This week, we witnessed two more message massacres: Ikea could have used Photoshop to pull up the covers and CBS used Photoshop a bit too much on Katie Couric. For all their years of building brand, it only took a few minutes for Ikea to move from 'cool furniture' to 'pet sexploitation' and CBS from having a 'fan-friendly' Katie Couric to a 'Celebrity Fit Club candidate.'
I cannot even begin to comment on Kyra Phillips' credibility crusher here. Frankly, it deserves its own post, not because she made a mistake when she forgot to turn her mic off, but because her candid sister-in-law commentary wasn't even fit for toilet talk.
It's a shame. And it happens all too much. Augusten Burroughs, former ad copywriter turned self-degregating but entertaining confessional author, paints a pretty good picture of how it happens in his book Possible Side Effects.
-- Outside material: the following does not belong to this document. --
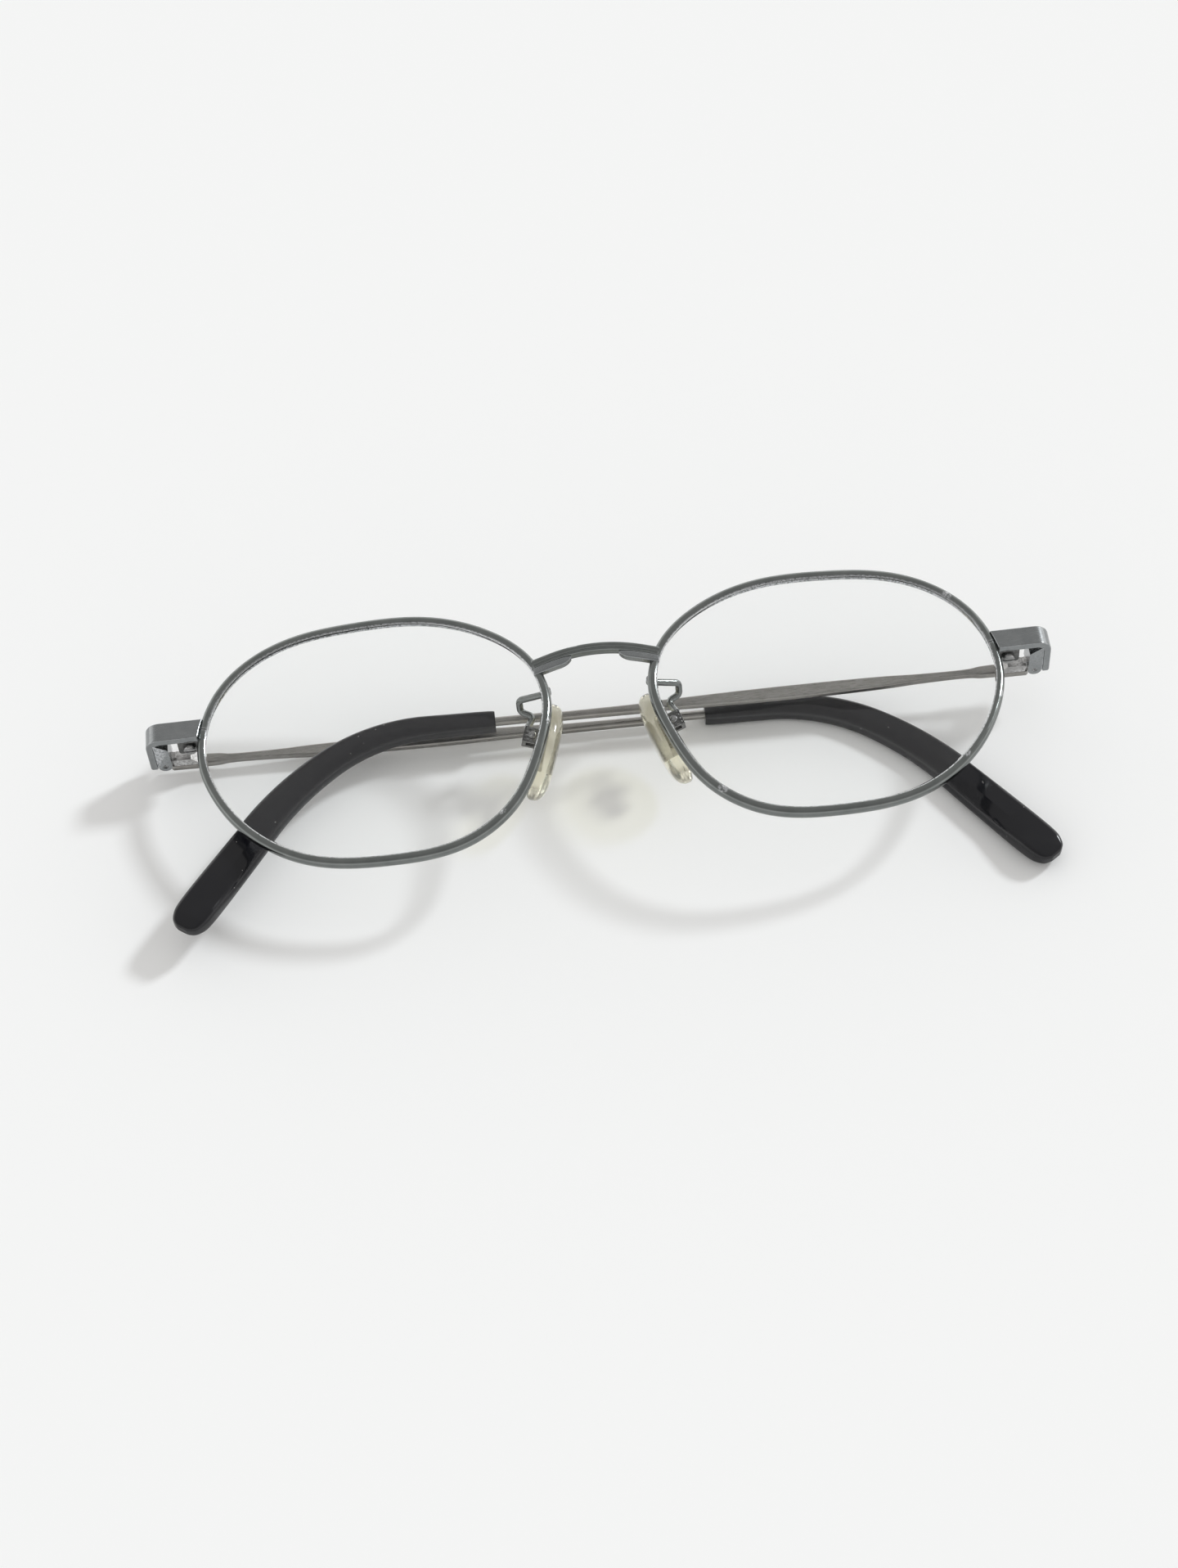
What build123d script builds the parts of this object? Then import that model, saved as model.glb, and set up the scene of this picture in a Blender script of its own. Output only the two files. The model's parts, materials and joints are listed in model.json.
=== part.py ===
from build123d import *
import os
from math import cos, radians, sin, sqrt

# Oval wire eyeglasses, folded and lying on their temples with the lenses up.
# The pieces are modelled in the front's own frame: X to the wearer's left, Y up the
# lenses, Z forward out of the lenses. The last step lays them down, with +Z up.
# Every left piece is modelled on the +X side, and the right one is its mirror image.

# Lens and rim sizes
lens_width = 49.4
lens_height = 38.1
bridge_width = 15.6
base_curve_radius = 130.0
wrap_angle = 5.0
lens_thickness = 1.2
lens_bevel = 0.3
lens_clearance = 0.08
rim_thickness = 1.15
rim_depth = 1.8
rim_groove_depth = 0.3
rim_groove_floor = 0.62
rim_corner_radius = 0.22
rim_crown = 0.14

# The rim's outline, as shares of its half width and half height, counterclockwise
# from where the left rim is split, seen from the front
rim_outline_shares = [
    (0.985, 0.341),
    (0.893, 0.615),
    (0.779, 0.773),
    (0.484, 0.957),
    (0.071, 0.999),
    (-0.348, 0.957),
    (-0.703, 0.765),
    (-0.916, 0.491),
    (-0.991, 0.133),
    (-0.928, -0.233),
    (-0.764, -0.656),
    (-0.452, -0.943),
    (-0.050, -1.000),
    (0.430, -0.887),
    (0.769, -0.562),
    (0.936, -0.217),
    (0.998, 0.060),
]
outline_steps = 24

# Bridge sizes
bridge_bar_height = 1.35
bridge_bar_depth = 1.5
bridge_groove_width = 0.35
bridge_groove_depth = 0.16
bridge_end_height = 8.55
bridge_arch_rise = 1.15
bridge_arch_bulge = 1.1
bridge_shoulder_share = 0.55
bridge_shoulder_rise_share = 0.68
lug_length = 4.4
lug_height = 1.25
lug_depth = 1.3
lug_chamfer = 0.55

# Endpiece and hinge sizes, in a frame with its origin on the hinge's axis, X outward,
# Y up the axis and Z forward
hinge_out = 63.25
hinge_up = 6.1
hinge_back = 9.8
pantoscopic_angle = 6.0
axis_to_outer_face = 2.15
endpiece_height = 3.2
endpiece_front_thickness = 1.25
endpiece_arm_thickness = 1.05
endpiece_reach_forward = 6.3
endpiece_reach_inward = 7.6
endpiece_corner_radius = 2.1
endpiece_edge_radius = 0.25
joint_line_back = 0.6
butt_gap = 0.1
knuckle_radius = 1.0
knuckle_height = 1.05
knuckle_gap = 0.05
knuckle_clearance = 0.12
front_leaf_length = 3.7
temple_leaf_length = 5.2
temple_leaf_height = 2.1
leaf_slant = 1.5
hinge_pin_radius = 0.5
pin_running_clearance = 0.03
hinge_screw_head_radius = 0.9
hinge_screw_head_height = 0.5
slot_width = 0.25
slot_depth = 0.22

# Rim lock sizes: the split block behind each endpiece, and its screw
lock_length = 3.3
lock_depth = 2.5
lock_half_height = 1.55
lock_split = 0.12
lock_screw_radius = 0.5
lock_screw_hole_clearance = 0.05
lock_screw_head_radius = 0.95
lock_screw_head_height = 0.7
lock_screw_inset = 1.7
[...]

Burroughs shares a story about how he and a colleague came up with a not so strategic but what would have been a reasonably effective ad campaign for Junior Mints. Their idea was to create a montage spot with people reaching for Junior Mints when you least expect it — while driving in a convertible, riding on a roller coaster, even watching a good movie — and then superimposing a play on words 'Refresh ... mint,' Excite ... mint,' 'Entertain ... mint,' etc.
While the idea is hardly industry earth-shattering, it is cute enough to grab attention and smart enough to solve several of the major problems the client claimed to have: Junior Mints are likened to being a boring movie candy.
It takes less than a single client review meeting to melt the idea. Burroughs humorously conveys what happened at the meeting and how the client strips the concept down to showing a bunch of people standing in a supermarket munching mints right there in the aisle. As funny as it reads in the book, I also found it tragic. It's tragic because the entire chapter is nothing less than being unable to avert your eyes at the scene of an auto accident.
One of the very few rules to consider in advertising is that "nobody is as interested in a product as the company who makes it." Endless product shots and people popping mints is boring. On the opposite end of the spectrum, a guy watching a poll-dancing Burger "King" is, frankly, the quickest way to kill any appetite.
So there you have it. Ikea could have pulled up the blanket (or at least picked a different shot). Couric could have used a new photo shoot (though the color correction would have been okay). Junior Mints needed to add some excitement to its spots. The Burger King creative people are allowed to run amok too much.
At the end of the day, what they all seem to be missing is one simple truth: the answer to most advertising dilemmas lands somewhere in the middle: creative ideas that change people's behavior, giving them a real reason to buy one product over another. Crazy.